Играя Гитлера, я единственный раз не был адвокатом своей роли: Гитлер — это зло, причем не только XX века, но всей истории человечества. Вне всяких сомнений, этот человек обладал гипнотическими способностями. Он прожигал собеседника взглядом насквозь, манипулировал толпой, словно удав кроликами. Мне было любопытно исследовать эту личность.
— Какое ощущение у актера в гриме Гитлера, например? Вам важно было портретное сходство?
— Не так давно я играл роль Петра III в фильме «Серебряный самурай». Там — полная свобода в выборе грима, поскольку наши современники вряд ли помнят, как выглядел император. Для более известных исторических персонажей, конечно, нужны какие-то элементы узнаваемого облика. Но я всегда говорю режиссерам: «У нас не конкурс двойников». Прежде всего моя интерпретация того или иного героя. Пусть зритель поймет, что это актер Спиваковский, рассказывающий определенную историю. Например, для меня эталоном исполнения роли исторического персонажа стала работа Сергея Каюмовича Шакурова в роли Брежнева.
— Вас нечасто приглашают в фильмы жанра экшн и боевики?
— Я восхищаюсь своими коллегами, которые играют в боевиках: в кадре перезаряжают оружие, бьют пяткой в ухо противнику. Вообще-то я играл в нескольких детективных историях. Можно еще вспомнить моего Степку Подкову в фильме Хотиненко «1612». Я рад, что мне предложили сняться в военной картине. Но справедливости ради нужно сказать, что предлагают прежде всего психологические драмы. В этом жанре мне интересно исследовать причину, по которой человек решается на преступление. Я всегда пытаюсь, чтобы зритель сопереживал моему герою, даже если он совершает подлые поступки.
Мне запомнилась моя работа в сериале «Одна тень на двоих». Я играл интеллигентного человека, скрипача, ставшего убийцей. Чтобы не соскальзывать на штампы героя с отрицательным обаянием, я пытался копнуть глубже: он это делал из ревности и от зависти к другу. Мой герой и погибает так, чтобы подозрение упало на его друга. Что же творилось в душе этого человека при жизни? На съемках меня сбрасывали с крыши шестиэтажного дома. Конечно, подстраховывал трос, но это был рискованный трюк.
— Некоторые кадры фильмов свидетельствуют о вашей смелости. Почему вы снимаетесь без каскадеров?

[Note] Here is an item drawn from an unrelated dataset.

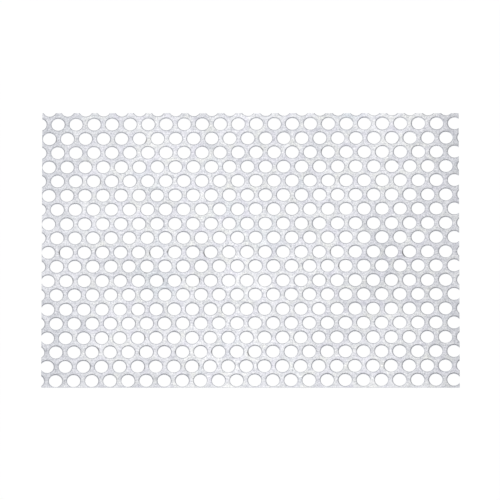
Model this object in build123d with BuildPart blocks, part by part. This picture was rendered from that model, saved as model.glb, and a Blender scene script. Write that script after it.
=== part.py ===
"""Perforated metal sheet: one flat panel of 1 mm galvanised steel, punched all over with round holes.

The holes are 10 mm across on 14 mm centres. Each row is set over by about half a pitch from the row
beside it, so every hole has six neighbours at nearly the same distance, and 46 % of the panel is open.
The tool that punched every second row stood a little off its true place, towards +X and the front.

The panel was sheared out of a larger punched sheet and has no plain border. Its left, right and back
edges run through holes and are scalloped by them, and its front edge leaves a thin strip of metal
along the last row. The shear cut is slightly out of line with the punching, so the rows climb a
little towards +X, and each row is set over by a little more than half a pitch.

Frame: +X along the rows, +Y across them, +Z up. The origin is the centre of the underside.
"""

import os
from math import radians, sqrt, tan

from build123d import *

# Driving dimensions, in millimetres and degrees.
panel_width = 323.5  # along the rows
panel_depth = 233.5  # across the rows
sheet_thickness = 1.0
hole_diameter = 10.0
hole_pitch = 14.0  # centre to centre, from a hole to each of its six neighbours

row_count = 20
holes_per_row = 24
first_hole_x = -2.975  # from the panel's left edge: the front row starts just outside it
first_hole_y = 5.4  # from the panel's front edge
row_climb = 0.24  # degrees that the rows rise towards +X
row_drift = 0.07  # how much further towards +X each row is than the one in front of it
second_tool_x = 0.40  # how far every second row is off its true place, towards +X
second_tool_y = -0.16  # and across the rows, towards the front

# Worked out from them.
row_spacing = hole_pitch * sqrt(3) / 2
left_edge = -panel_width / 2
front_edge = -panel_depth / 2


def hole_centre(row, column):
    """Centre of one hole, counting rows from the front edge and columns from the left one."""
    second_tool = row % 2
    along_row = column * hole_pitch + second_tool * (hole_pitch / 2 + second_tool_x)
    across_rows = row * row_spacing + second_tool * second_tool_y
    x = left_edge + first_hole_x + along_row + row * row_drift
    y = front_edge + first_hole_y + across_rows + along_row * tan(radians(row_climb))
    return (x, y)


hole_centres = [hole_centre(row, column) for row in range(row_count) for column in range(holes_per_row)]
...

— Я вообще в жизни человек не то, чтобы трусливый, скорее опасливый и осторожный. Но иногда в кадре страх меня покидает. На съемках фильма Валерия Тодоровского «Мой сводный брат Франкенштейн» мы вместе с Сергеем Гармашом ходили по карнизу пятого этажа. Вся прелесть этих кадров была в том, что одновременно внизу виден тротуар и при этом есть крупные планы наших лиц. На съемках фильма «Дом образцового содержания» приходилось погружаться под воду в минусовую температуру А уж сколько раз меня расстреливали из разного вида оружия, душили, закалывали, да и сам я предпринимал разные формы самоубийства. Но я все это делаю с огромным удовольствием, поскольку это моя профессия, и я счастлив быть в ней востребованным.
— Многие актеры пренебрегают эпизодами в кино. Почему вы не отказываетесь?
— Для меня не важен объем роли и количество съемочных дней, а для меня важен характер, который мне предстоит сыграть. Я снялся в эпизоде в фильме Никиты Михалкова «Утомленные солнцем — 2». Это история лейтенанта на переправе, неврастеника, который с пеной у рта пытается исполнить приказ. Его свои же и убивают. Нелепая смерть вдвойне трагична. Ведь он и пороха-то не нюхал. Два съемочных дня, 2 — 3 минуты на экране. Но эти два дня Михалков работал только со мной. И это было замечательно. Никита Сергеевич сказал верные слова: «Именно из таких эпизодов и складывается кино. И представление о войне».
— Одни режиссеры любят актеров спорящих, другие не терпят возражений. Какая позиция более продуктивная?
— Честно говоря, настоящие режиссеры всегда прислушиваются к творческим предложениям актеров. Я вообще сторонник лаконизма, поэтому минимизирую текст роли. Как говорил Мейерхольд: «Слова — это причудливые узоры на канве поведения». Признаюсь, я мечтаю сыграть роль без слов, немого или давшего обет молчания. Если бы сейчас был немой кинематограф, то я был бы самым счастливым актером.